Martin Hoberg Hedegaard, also known as Saveus (born 9 October 1992), is a Danish singer, songwriter and record producer. In 2016, he wrote and produced the EP Will Somebody Save Us and in 2018 he released his first full-length album, Neuro. The same year, he opened the Orange Stage at the Roskilde Festival.
== History ==

=== Childhood ===
Martin was born in Ørum in central Jutland, Denmark. He lived there his entire life with his mother Gitta, his father Peder, and his two older brothers Anders and Simon.

===The X Factor 2008===
Martin first rose to fame in 2008 as the winner of the first Danish series of The X Factor, taking the title at the age of 15. Later, during the live shows, Martin performed songs such as "Kiss From a Rose" by Seal, "Rock With You" by Michael Jackson, and "Somebody to Love" by Queen. Internationally, he has been praised by X Factor creator Simon Cowell and Queen themselves. In the finale of the show, Martin beat 23-year-old contestant Laura Arensbak Kjærgaard, with whom he had formed a strong friendship.

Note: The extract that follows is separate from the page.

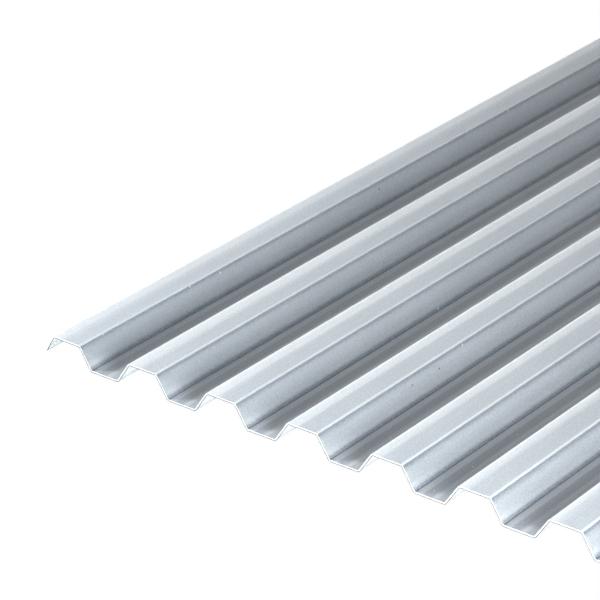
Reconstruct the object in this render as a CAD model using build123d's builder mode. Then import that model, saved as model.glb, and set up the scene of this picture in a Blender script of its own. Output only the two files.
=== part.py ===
import os

from build123d import *

# Trapezoidal roof sheet of translucent plastic, extruded and formed in one piece.
# X runs across the ribs, Y runs along them and Z is up.
# The origin is under the middle trough, halfway along the sheet, where the sheet rests.
# All sizes are in millimetres.

# Rib section, measured on the upper face from corner to corner, before the bends are rounded
rib_pitch = 70.0
rib_height = 18.0
crest_width = 25.0
trough_width = 23.5

# Wall of the sheet and the inner radius of each bend
sheet_thickness = 1.4
bend_radius = 1.5

# Side legs, the part flanks that overlap the next sheet
side_leg_run = 7.5
side_leg_drop = 13.0

# Sheet as sold
rib_count = 16
sheet_length = 2000.0

# The upper face is the outer side of a crest bend and the inner side of a trough bend
crest_bend_radius = bend_radius + sheet_thickness
trough_bend_radius = bend_radius

crest_half = crest_width / 2
trough_half = trough_width / 2
first_crest = -(rib_count - 1) * rib_pitch / 2
last_crest = -first_crest


def crest_corners(center):
    return [(center - crest_half, rib_height), (center + crest_half, rib_height)]


def trough_corners(center):
    return [(center - trough_half, sheet_thickness), (center + trough_half, sheet_thickness)]


# Corners of the upper face from the left leg's tip to the right leg's tip
leg_tip_height = rib_height - side_leg_drop
corners = [(first_crest - crest_half - side_leg_run, leg_tip_height)]
bends = []
for rib in range(rib_count):
    rib_center = first_crest + rib * rib_pitch
    corners += crest_corners(rib_center)
    bends += [crest_bend_radius, crest_bend_radius]
    if rib < rib_count - 1:
        corners += trough_corners(rib_center + rib_pitch / 2)
        bends += [trough_bend_radius, trough_bend_radius]
corners.append((last_crest + crest_half + side_leg_run, leg_tip_height))

# The section is the upper face's line, thickened downwards by one wall
with BuildPart() as roof_sheet:
    with BuildSketch(Plane.XZ) as section:
        with BuildLine() as upper_face:
            FilletPolyline(corners, radius=bends)
            offset(amount=sheet_thickness, side=Side.RIGHT)
        make_face()
    extrude(amount=sheet_length / 2, both=True)

roof_sheet.part.label = "roof_sheet"

os.makedirs("parts", exist_ok=True)
export_step(roof_sheet.part, "parts/roof_sheet.step")
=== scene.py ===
import math

import bpy
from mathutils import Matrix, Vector


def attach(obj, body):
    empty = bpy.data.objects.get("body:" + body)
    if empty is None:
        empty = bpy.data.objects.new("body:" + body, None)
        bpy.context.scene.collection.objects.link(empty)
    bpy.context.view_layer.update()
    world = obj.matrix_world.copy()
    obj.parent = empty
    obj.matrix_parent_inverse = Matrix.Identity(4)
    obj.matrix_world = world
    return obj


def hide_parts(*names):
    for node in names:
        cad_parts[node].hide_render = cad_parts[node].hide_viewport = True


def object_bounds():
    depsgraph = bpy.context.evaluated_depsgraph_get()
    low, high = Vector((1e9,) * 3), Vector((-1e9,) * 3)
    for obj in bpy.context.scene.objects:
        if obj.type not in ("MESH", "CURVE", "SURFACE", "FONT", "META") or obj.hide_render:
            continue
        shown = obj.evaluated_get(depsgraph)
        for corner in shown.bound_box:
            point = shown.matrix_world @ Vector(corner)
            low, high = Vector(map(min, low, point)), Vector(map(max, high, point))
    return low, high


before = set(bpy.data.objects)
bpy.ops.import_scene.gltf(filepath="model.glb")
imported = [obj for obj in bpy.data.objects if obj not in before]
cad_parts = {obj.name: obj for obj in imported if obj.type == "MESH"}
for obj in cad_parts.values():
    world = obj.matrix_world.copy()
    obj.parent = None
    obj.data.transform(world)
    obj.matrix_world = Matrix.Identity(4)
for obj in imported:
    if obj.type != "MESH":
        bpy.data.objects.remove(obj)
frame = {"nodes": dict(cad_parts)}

cadLow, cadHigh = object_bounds()
print("frame loaded:", ", ".join(frame["nodes"]))

mm = 0.001
white = (1, 1, 1, 1)


def hexToLinear(code):
    channels = [int(code[i:i + 2], 16) / 255 for i in (1, 3, 5)]
    linear = [c / 12.92 if c <= 0.04045 else ((c + 0.055) / 1.055) ** 2.4 for c in channels]
    return (*linear, 1)


# Each input of a node gets another node's output or a plain value
def addNode(tree, kind, inputs=None, **settings):
    node = tree.nodes.new(kind)
    for name, setting in settings.items():
        setattr(node, name, setting)
    for socket, given in (inputs or {}).items():
        if isinstance(given, bpy.types.NodeSocket):
            tree.links.new(given, node.inputs[socket])
        else:
            node.inputs[socket].default_value = given
    return node


def newMaterial(name):
    material = bpy.data.materials.new(name)
    material.use_nodes = True
    material.node_tree.nodes.clear()
    return material, material.node_tree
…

===Performances during X Factor===

| Episode | Theme | Song | Artist | Result |
| Audition | Free Choice | "You Are Not Alone" | Michael Jackson | Through to Bootcamp (Day 1) |
| Bootcamp (Day 1) | Free Choice |  |  | Through to Bootcamp (Day 2) |
| Bootcamp (Day 2) | Free Choice | "Your Song" | Elton John | Through to Live Shows |
| Live show 1 | Hits from Tjeklisten | "As" | Stevie Wonder | Safe |
| Live show 2 | FilmHits | "Kiss from a Rose" | Seal | Safe |
| Live show 3 | Disco | "Rock with You" | Michael Jackson | Safe |
| Live show 4 | Sing Danish | "Kom tilbage nu" | Danseorkestret | Safe |
| Live show 5 | BigBand | "Somebody to Love" | Queen | Safe |
| Live show 6 (Quarter-Final) | Anne Linnet | "Smuk og Dejlig" | Anne Linnet | Safe |
| Elvis Presley | "Can't Help Falling in Love" | Elvis Presley |
| Live show 7 (Semi-Final) | James Blunt | "Goodbye My Lover" | James Blunt | Safe |
| Free Choice | "What Goes Around... Comes Around" | Justin Timberlake |
| Live show 8 (Final) | Viewer's Choice | "Somebody to Love" | Queen | Winner |
| Free Choice | "For Once in My Life" | Stevie Wonder |
| Winner's Single | "The 1" | Martin |

=== 2009–2014: Songwriting ===
After the release of his album Show The World, Martin focused on his career as a songwriter and producer. He went on to write numerous K-pop singles including "Black Suit" by Super Junior, "Galaxy Supernova" by Girls' Generation, "El Dorado" by Exo, and "뒷모습 (Steppin')" by TVXQ.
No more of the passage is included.